Bir önceki "Sanat Üzerine Düşünceler Çarşambası"nda Alman filozof Friedrich Nietzsche'den ve onun sanata karşı romantik yaklaşımından bahsetmiştik. Bugün Nietzsche'nin felsefesine ve "İma et, asla açıklama." diyen Sembolistlerle olan ilişkisine daha çok yer vermek istiyoruz.
Munch'un Friedrich Nietzsche portresi, Sembolist estetiğinin benzersiz bir yorumunu ve aynı zamanda Nietzsche'nin sanat, fizyoloji ve ebedi dönüş hakkındaki fikirlerini sunmaktadır. Sanatçı, Nietzsche'yi ilk kez Kopenhag'da aldığı bir dizi derste, bunun ardından Alman felsefesini tanınır hale getiren İsveç şair ve eleştirmen Ola Hansson aracılığıyla öğrenmiştir. Munch, bulabildiği kadar Nietzsche kitabını hemen satın almaya başlamış ve kısa sürede bu kitaplar diğer bir favorisi olan Dostoyevsky'nin çalışmalarını geçmiştir. Munch, Nietzsche'nin portresi için siparişi bir başka hayrandan, bu harika adamın "fikirler portresi"nin yapılmasını isteyen İsveçli bankacı Ernest Thiel'den almıştır. İşin tuhaf kısmı ise şudur; Munch, Nietzsche ile hiçbir zaman yüz yüze tanışmamış fakat filozofun kız kardeşini biliyormuş ve bu portreyi fotoğrafların yardımıyla resmetmiştir.

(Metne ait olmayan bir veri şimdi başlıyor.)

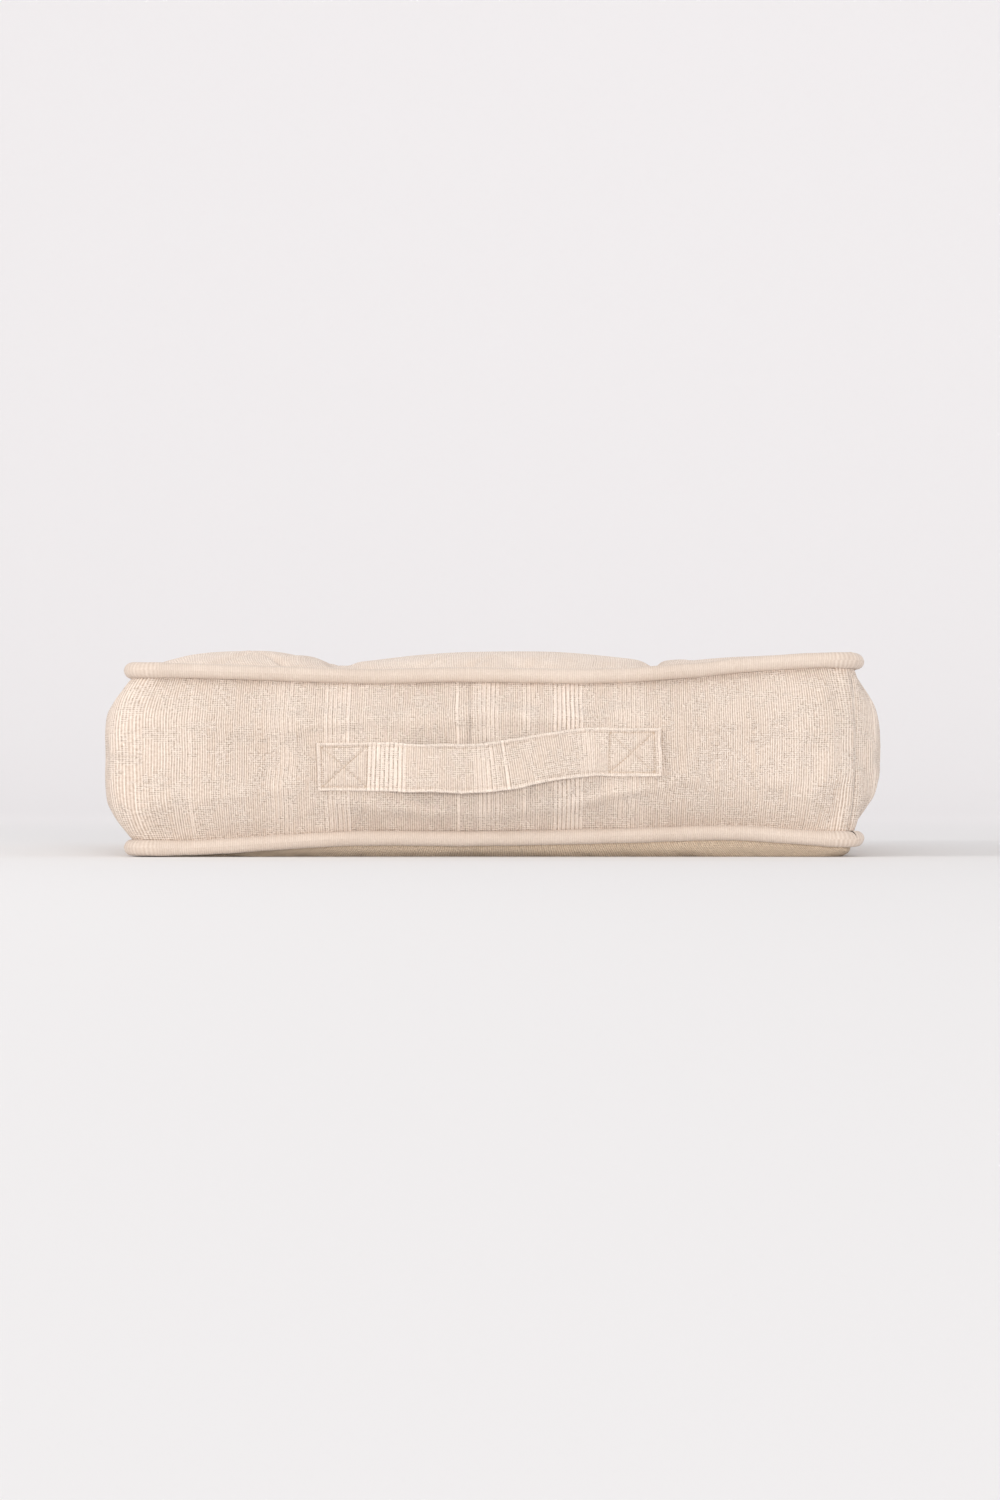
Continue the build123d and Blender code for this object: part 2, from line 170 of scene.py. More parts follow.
class CushionStage(bpy.types.PropertyGroup):
    """The floor, the light and the camera"""

    distance: length("Distance", 3.0, "From the front welt to the camera")
    height: length("Height", 0.064, "Of the camera over the floor")
    lens: share("Lens", 87.2, "Focal length in millimetres")
    tilt: share("Tilt", 0.46, "Of the camera above the level, in degrees")
    key: share("Key light", 37.0, "Power of the soft light on the left, in watts")
    fill: share("Front light", 255.0, "Power of the wide light behind the camera, in watts")
    sky: share("Sky", 0.80, "Strength of the even light from all round")


def shape():
    """The sizes of the stuffed cover, as they are set."""
    return bpy.context.scene.cushion_shape


def cloth():
    """The cover's cloth, as it is set."""
    return bpy.context.scene.cushion_cloth


# ---- lines round the cushion ----
def smooth(x):
    """0 below 0, 1 above 1, and level at both ends."""
    x = min(max(x, 0.0), 1.0)
    return x * x * (3 - 2 * x)


def around(s, radius=None, half=SEAM):
    """The point at fraction s of the way round a rounded square, and its outward normal."""
    radius = radius or shape().corner
    straight = half - radius
    bend = radius * math.pi / 4  # length of half a corner
    quarter = 2 * bend + 2 * straight
    side = int(s * 4 // 1) % 4
    run = (s * 4 % 1) * quarter
    if run < bend:
        turn = math.pi / 4 - run / radius
        along, out = straight + radius * math.sin(turn), straight + radius * math.cos(turn)
    elif run < bend + 2 * straight:
        turn = 0.0
        along, out = straight - (run - bend), half
    else:
        turn = -(run - bend - 2 * straight) / radius
        along, out = -straight + radius * math.sin(turn), straight + radius * math.cos(turn)
    turned = Matrix.Rotation(-side * math.pi / 2, 2)
    return turned @ Vector((along, -out)), turned @ Vector((math.sin(turn), -math.cos(turn)))


def girth():
    """The length of the seam line."""
    radius = shape().corner
    return 8 * (SEAM - radius) + 2 * math.pi * radius


def wave(keys, s):
    """A smooth closed curve through keys of (fraction round, millimetres), in metres."""
    s %= 1.0
    last = max(i for i, key in enumerate(keys) if key[0] <= s)
    n = len(keys)
    near = [(keys[(last + i) % n][0] + (last + i) // n, keys[(last + i) % n][1]) for i in (-1, 0, 1, 2)]
    (x0, y0), (x1, y1), (x2, y2), (x3, y3) = near
    t = (s - x1) / (x2 - x1)
    slope_1 = (y2 - y0) / (x2 - x0) * (x2 - x1)
    slope_2 = (y3 - y1) / (x3 - x1) * (x2 - x1)
    value = (
        y1 * (2 * t**3 - 3 * t**2 + 1)
        + slope_1 * (t**3 - 2 * t**2 + t)
        + y2 * (3 * t**2 - 2 * t**3)
        + slope_2 * (t**3 - t**2)
    )
    return value / 1000


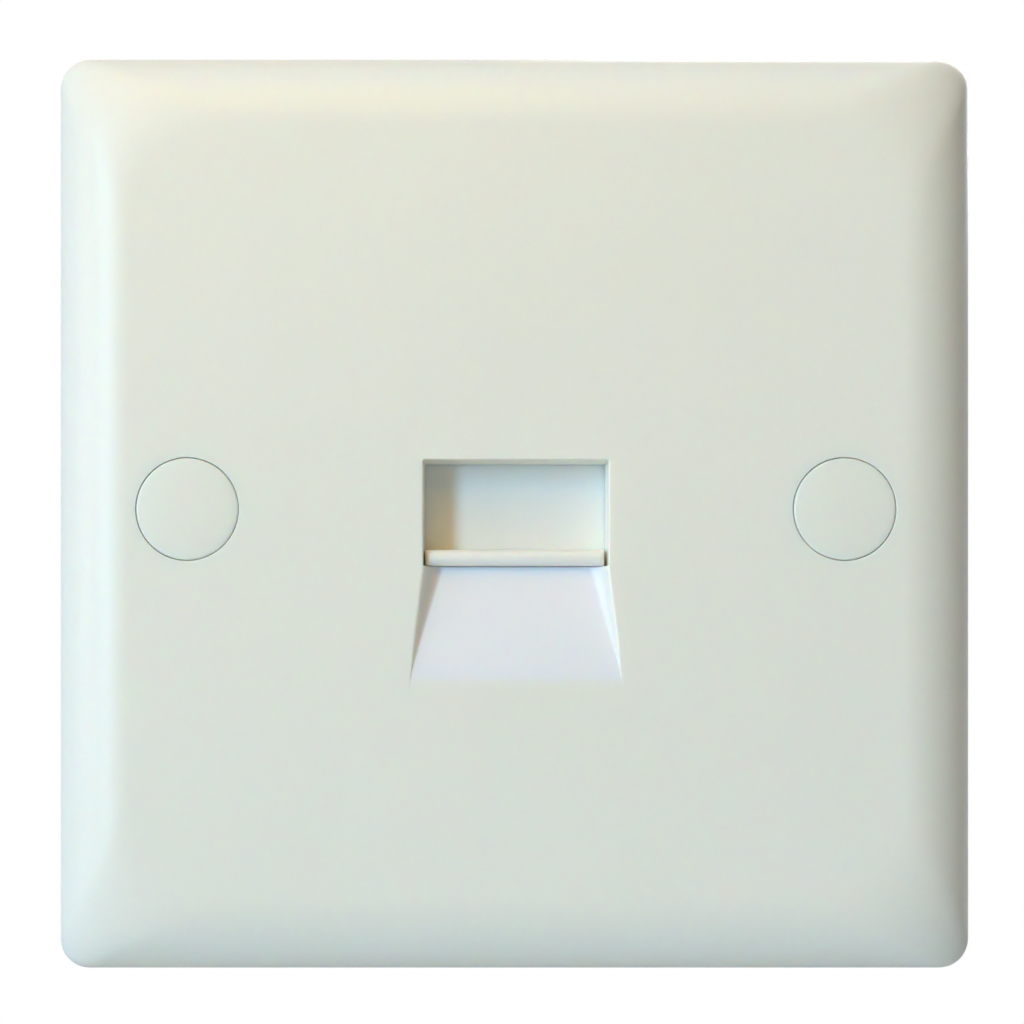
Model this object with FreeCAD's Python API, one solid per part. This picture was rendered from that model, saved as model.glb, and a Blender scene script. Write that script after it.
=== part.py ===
import FreeCAD, Part
import math
import os

from FreeCAD import Vector

# A single-gang telephone extension socket in white moulded plastic.
# X runs to the right as the room sees the plate, Y runs into the wall and Z runs up.
# The origin lies on the wall plane, midway between the two fixing screws. Lengths are millimetres.

# Faceplate moulding
plate_side = 86.0
plate_depth = 8.5
plate_corner_radius = 2.6
rim_draft = 0.1
crown_width = 7.5
crown_depth = 6.5
crown_fullness = 0.55
front_corner_radius = 9.0
side_wall = 2.5
front_wall = 2.8
hollow_step = 3.0
hollow_step_depth = 2.1

# Fixing screws, their bosses and their caps
fixing_centres = 60.3
fixing_screw_radius = 1.75
fixing_shank_radius = 1.55
fixing_screw_length = 25.0
fixing_hole_radius = 1.95
fixing_head_radius = 3.3
fixing_head_cone = 1.55
recess_span = 3.4
recess_width = 0.9
recess_depth = 1.1
cap_radius = 4.65
cap_recess_gap = 0.1
cap_recess_depth = 4.3
cap_skirt = 2.6
cap_wall = 0.9
cap_top = 1.1
cap_rise = 0.15
cap_edge_chamfer = 0.3
cap_rib_count = 4
cap_rib_width = 0.8
boss_wall = 1.75

# Window that the plug goes through, and the scoop that leads up to it
window_width = 17.0
window_top = 4.55
window_sill = -5.27
window_corner_radius = 0.2
window_draft = 1.5
scoop_top_width = 17.0
scoop_foot_width = 19.9
scoop_length = 11.5
scoop_depth = 2.0
scoop_runout = 7.6
scoop_wall_draft = 14.0
scoop_fillet_ratio = 0.55
scoop_least_depth = 0.01
scoop_sections = 5

# Seat on the back of the faceplate for the jack
seat_width = 27.0
seat_above = 22.0
seat_below = 18.2
seat_thickness = 1.1
seat_corner_radius = 1.5
rib_thickness = 1.2
rib_height = 3.0
rib_root = 0.2
rib_spacing = 24.0
rib_flange_gap = 0.3

# Spring-loaded shutter
shutter_thickness = 1.2
shutter_overlap = 1.75
shutter_head = 1.15
shutter_face_gap = 0.15
shutter_side_gap = 0.2
shutter_foot_gap = 0.05
shutter_travel = 8.0
ledge_height = 1.5
ledge_sill_gap = 0.12
ledge_reach = 3.45
ledge_left_gap = 0.25
ledge_right_gap = 0.6
ledge_nose_radius = 0.7
ledge_end_radius = 0.5
shoulder_width = 4.0
shoulder_depth = 2.95
shoulder_height = 1.7
spigot_radius = 0.8
spigot_height = 1.6

# Shutter spring
spring_radius = 1.3
spring_wire_radius = 0.2
spring_length = 14.5
spring_turn_count = 7
spring_flat_count = 12
spring_end_gap = 0.03

# Jack housing
cavity_width = 14.4
cavity_depth = 11.4
cavity_roof_drop = 0.05
cavity_wall = 1.4
cavity_back_wall = 1.2
flange_width = 25.2
flange_thickness = 4.6
flange_above = 1.3
flange_below = 16.4
chute_gap = 0.2
chute_back_gap = 0.2
lead_in = 0.6
latch_reach = 1.3
latch_front = 1.1
latch_slope = 2.0
latch_land = 0.6
latch_bottom = -2.6
latch_height = 3.2
core_pocket_depth = 2.8
core_pocket_wall = 1.6

# Contact carrier and contact springs
contact_count = 6
contact_pitch = 1.5
contact_centre = -1.0
contact_width = 0.6
contact_thickness = 0.3
contact_slope = 18.0
contact_arm = 7.4
contact_tail = 1.0
carrier_margin = 1.35
carrier_thickness = 2.3
carrier_front = 4.15
carrier_gap = 0.1
groove_gap = 0.06
groove_depth = 0.45

# Circuit board
board_width = 42.0
board_height = 34.0
board_thickness = 1.6
board_corner_radius = 1.5
tail_hole_gap = 0.15

# Module screws, which clamp the board and the jack to the faceplate
module_screw_flange_gap = 2.4
module_screw_z = 13.0
module_screw_radius = 1.45
module_root_radius = 1.15
module_screw_depth = 5.6
module_pilot_spare = 0.2
module_head_radius = 2.8
module_head_height = 1.9
pillar_radius = 3.4
pillar_hole_radius = 1.7
module_boss_radius = 3.1
module_boss_gap = 0.3
ear_thickness = 1.2
ear_root = 1.0
gusset_height = 4.0
gusset_thickness = 1.2

# Terminal blocks and their blades
terminal_edge_gap = 2.0
terminal_count = 3
terminal_pitch = 5.0
block_width = 8.0
block_height = 17.0
block_depth = 9.0
block_chamfer = 0.6
wire_slot_width = 1.2
wire_slot_depth = 5.0
wire_slot_flare = 0.5
blade_thickness = 0.5
blade_width = 3.2
blade_height = 7.8
blade_slot_width = 0.4
blade_slot_depth = 4.0
blade_mouth_width = 1.4
blade_mouth_depth = 0.8
blade_tail_width = 1.0
blade_tail_length = 2.5
blade_gap = 0.2

# Levels along Y that the pieces share
front_level = -plate_depth
rim_level = front_level + crown_depth
ceiling_level = -plate_depth + front_wall
seat_level = ceiling_level + seat_thickness
recess_floor = -plate_depth + cap_recess_depth
shutter_front = seat_level + shutter_face_gap
shutter_back = shutter_front + shutter_thickness
channel_back = shutter_back + shutter_face_gap
flange_back = seat_level + flange_thickness
cavity_back = channel_back + cavity_depth
board_front = cavity_back + cavity_back_wall
board_back = board_front + board_thickness
module_boss_level = flange_back - ear_thickness

# Levels along Z that the pieces share
ledge_bottom = window_sill + ledge_sill_gap
shutter_top = window_top + shutter_head
shutter_half_width = window_width / 2 + shutter_overlap
channel_floor = ledge_bottom - shutter_foot_gap
channel_top = shutter_top + shutter_travel + shutter_side_gap
channel_half_width = shutter_half_width + shutter_side_gap
cavity_roof = ledge_bottom + shutter_travel - cavity_roof_drop
spring_roof = shutter_top + spring_length
flange_top = spring_roof + flange_above
spring_axis_y = shutter_front + shoulder_depth / 2
carrier_bottom = channel_floor - carrier_thickness
carrier_width = (contact_count - 1) * contact_pitch + contact_width + 2 * carrier_margin
nose_y = seat_level + carrier_front + carrier_thickness / 2
nose_z = channel_floor - carrier_thickness / 2
contact_xs = [contact_centre + (i - (contact_count - 1) / 2) * contact_pitch for i in range(contact_count)]
terminal_x = board_width / 2 - terminal_edge_gap - block_width / 2
terminal_zs = [(i - (terminal_count - 1) / 2) * terminal_pitch for i in range(terminal_count)]
module_screw_x = flange_width / 2 + module_screw_flange_gap
module_screws = [(-module_screw_x, module_screw_z), (module_screw_x, -module_screw_z)]
quarter_turn = 4 / 3 * (math.sqrt(2) - 1)
into_wall = Vector(0, 1, 0)
overcut = 0.5
scoop_overcut = 0.05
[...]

Munch, Nietzsche'de ruhsal bir benzerlik paylaştıklarını keşfetmiştir; her ikisi de yalnızlıktan, tanınmamaktan, delirmekten duydukları korkudan ızdırap çekmişlerdir. Nietzsche'nin sanat ve fizyolojiyle ilgili çalışmaları Munch'un mizacı ve sanatsal ilgileriyle mükemmel bir şekilde uyuşmuştur, her iki isim de patofizyolojiyi bilinmeyenleri ortaya çıkaran, arandığı kadar korkulması gerekilen bir durum olarak ele almışlardır. Sanat ve fizyoloji, 19. yüzyıl Fransız ve Alman düşünürlerin de zihinlerini meşgul etmiştir. Bu düşünürler insanların dünyadaki yerini sıklıkla bugün "metrik" olarak isimlendirdiğimiz, o zamanlarda gelişmekte olan alan aracılığıyla rasyonelleştirmeyi amaçlamışlardır. Bedene ait durumların grafiksel temsilleriyle, Nietzsche ve Munch gibi düşünürler varlık, güzellik ve estetik benzeri zor kavramların zapt edilebileceğine ve ispat edilebileceğine inanmışlardır; büyük, disiplinlerarası ontolojik bir deney gibi. Munch ayrıca Nietzsche'nin ebedi dönüş kavramını bir sanatçı olarak amaçladıklarına uygun bulmuştur. Munch karamsarlıkla, monoton bir sesle şöyle söylemiştir: "Çürüyen bedenimden çiçekler filizlenmeli, ben onların içerisindeyim ve bu da sonsuzluk demektir."
Maddesel artistik deha ile sezgisel bir metafiziğin arasında sürekli olarak gerçekleşen diyalektik, Böyle Buyurdu Zerdüşt'ta "o uzun, esrarengiz yolda - ebediyen aynı yere dönmek zorunda değil miyiz?" ve İyileşen Hasta bölümünde "Her şey gider, her şey geri döner, varlığın tekerliği ebediyen döner." diyerek Nietzsche'yi yansıtmaktadır. İlginç bir şekilde, Nietzsche'nin ebedi dönüş fikri ruha ya da ölümsüzlüğe yer vermezken, bunlar inançlı bir askeri doktorun oğlu olan Munch'un kesinlikle reddedebileği şeyler değildi: "Ölümsüzlüğe inanmalısınız."